____ SOURCE DATA
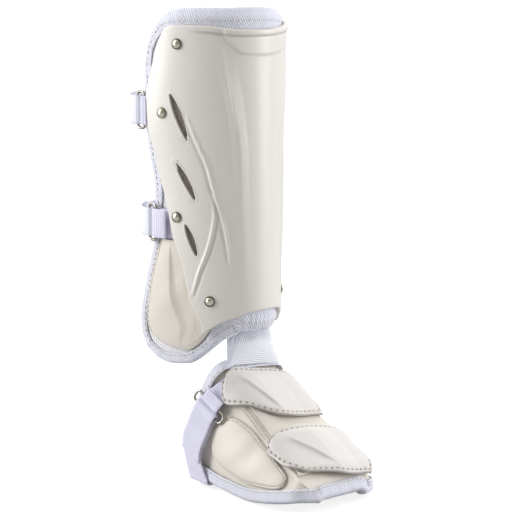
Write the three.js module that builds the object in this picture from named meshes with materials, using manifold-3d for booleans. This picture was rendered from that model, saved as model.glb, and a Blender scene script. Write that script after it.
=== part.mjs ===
// A batter's leg guard: a moulded shin shell on a padded, bound liner with an ankle lobe, two calf
// straps, and a hinged-by-cloth foot guard that hangs below it on an elastic link.
//
// Millimetres, +Z up. The front of the shin faces -Y and the inner side of the leg, with the ankle
// lobe, is -X. The origin is on the leg's axis, seatHeight above the sole of the foot guard.
// On the leg a point is (angle, height, offset): the angle runs round from the front, positive
// towards the inner side, height is above the sole, and offset is out from the shell's face.

import * as THREE from 'three';
import { mergeVertices } from 'three/addons/utils/BufferGeometryUtils.js';
import Module from 'manifold-3d';

const wasm = await Module();
wasm.setup();

// Overall sizes
const guardHeight = 411;
const seatHeight = 262;
const frontReach = 58;
const frontLean = 3.5;
const frontRadius = 50;
const sideRadius = 92;
const frontArc = 42;
const sideArc = 72;

// Walls, and the gaps between neighbours: the least one, under the shell, and round a tape
const clearance = 0.3;
const layerGap = 0.8;
const tapeGap = 0.6;
const shellWall = 3;
const webbingWall = 1.3;
const tapeWall = 1;
const padWall = 7.5;
const tapeWidth = 9.5;

// Moulded relief of the shell
const collarRise = 1.2;
const creaseRise = 1.1;
const lipRise = 0.9;
const lipHeight = 3;
const ribRise = 0.9;
const ribWidth = 3.2;

// Fasteners and straps
const rivetRadius = 4.7;
const rivetDome = 2.7;
const rivetShank = 1.9;
const webbingWidth = 25;
const strapWall = 1.8;
const ringWire = 1.25;
const ringLength = 9;
const calfDepth = 36;
const foldLength = 62;

// Ankle panel and elastic link
const panelWall = 2;
const panelDome = 3;
const elasticWall = 1.5;
const elasticTopAngle = 49;

// Foot guard
const footLength = 140;
const footHalfWidth = 49;
const instepHeight = 95;
const footWall = 5;
const footGap = 1.6;
const rimPinch = 1.6;
const footTapeWidth = 10;
const plateWall = 2.6;
const plateRidge = 1.6;
const sidePanelWall = 2;
const sidePanelDome = 3.5;
const tongueWall = 1.2;
const footTabWidth = 20;
const footStrapWidth = 25;
const footStrapBack = 11;

// Layers of the shin guard, as offsets in from the shell's outer face
const shellInner = -shellWall;
const webbingOuter = shellInner - layerGap;
const webbingInner = webbingOuter - webbingWall;
const tapeOuter = webbingInner - tapeGap;
const padOuter = tapeOuter - tapeWall - tapeGap;
const padInner = padOuter - padWall;
const tapeInner = padInner - tapeGap - tapeWall;
const padMiddle = (padOuter + padInner) / 2;
const rivetDepth = -webbingOuter - clearance;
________
YOUR GOAL => Reproduce all of the material above word for word.

WRITTEN ANSWER =>
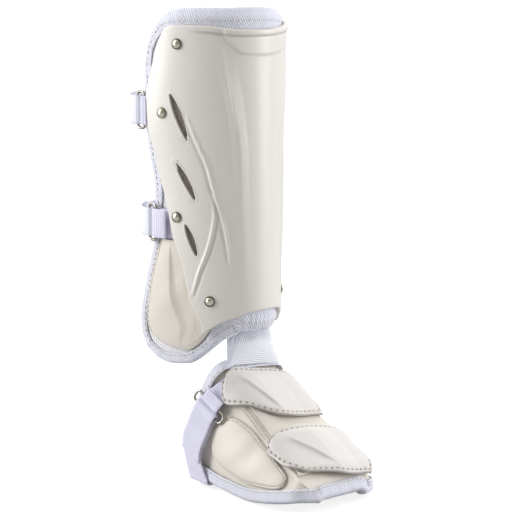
Write the three.js module that builds the object in this picture from named meshes with materials, using manifold-3d for booleans. This picture was rendered from that model, saved as model.glb, and a Blender scene script. Write that script after it.
=== part.mjs ===
// A batter's leg guard: a moulded shin shell on a padded, bound liner with an ankle lobe, two calf
// straps, and a hinged-by-cloth foot guard that hangs below it on an elastic link.
//
// Millimetres, +Z up. The front of the shin faces -Y and the inner side of the leg, with the ankle
// lobe, is -X. The origin is on the leg's axis, seatHeight above the sole of the foot guard.
// On the leg a point is (angle, height, offset): the angle runs round from the front, positive
// towards the inner side, height is above the sole, and offset is out from the shell's face.

import * as THREE from 'three';
import { mergeVertices } from 'three/addons/utils/BufferGeometryUtils.js';
import Module from 'manifold-3d';

const wasm = await Module();
wasm.setup();

// Overall sizes
const guardHeight = 411;
const seatHeight = 262;
const frontReach = 58;
const frontLean = 3.5;
const frontRadius = 50;
const sideRadius = 92;
const frontArc = 42;
const sideArc = 72;

// Walls, and the gaps between neighbours: the least one, under the shell, and round a tape
const clearance = 0.3;
const layerGap = 0.8;
const tapeGap = 0.6;
const shellWall = 3;
const webbingWall = 1.3;
const tapeWall = 1;
const padWall = 7.5;
const tapeWidth = 9.5;

// Moulded relief of the shell
const collarRise = 1.2;
const creaseRise = 1.1;
const lipRise = 0.9;
const lipHeight = 3;
const ribRise = 0.9;
const ribWidth = 3.2;

// Fasteners and straps
const rivetRadius = 4.7;
const rivetDome = 2.7;
const rivetShank = 1.9;
const webbingWidth = 25;
const strapWall = 1.8;
const ringWire = 1.25;
const ringLength = 9;
const calfDepth = 36;
const foldLength = 62;

// Ankle panel and elastic link
const panelWall = 2;
const panelDome = 3;
const elasticWall = 1.5;
const elasticTopAngle = 49;

// Foot guard
const footLength = 140;
const footHalfWidth = 49;
const instepHeight = 95;
const footWall = 5;
const footGap = 1.6;
const rimPinch = 1.6;
const footTapeWidth = 10;
const plateWall = 2.6;
const plateRidge = 1.6;
const sidePanelWall = 2;
const sidePanelDome = 3.5;
const tongueWall = 1.2;
const footTabWidth = 20;
const footStrapWidth = 25;
const footStrapBack = 11;

// Layers of the shin guard, as offsets in from the shell's outer face
const shellInner = -shellWall;
const webbingOuter = shellInner - layerGap;
const webbingInner = webbingOuter - webbingWall;
const tapeOuter = webbingInner - tapeGap;
const padOuter = tapeOuter - tapeWall - tapeGap;
const padInner = padOuter - padWall;
const tapeInner = padInner - tapeGap - tapeWall;
const padMiddle = (padOuter + padInner) / 2;
const rivetDepth = -webbingOuter - clearance;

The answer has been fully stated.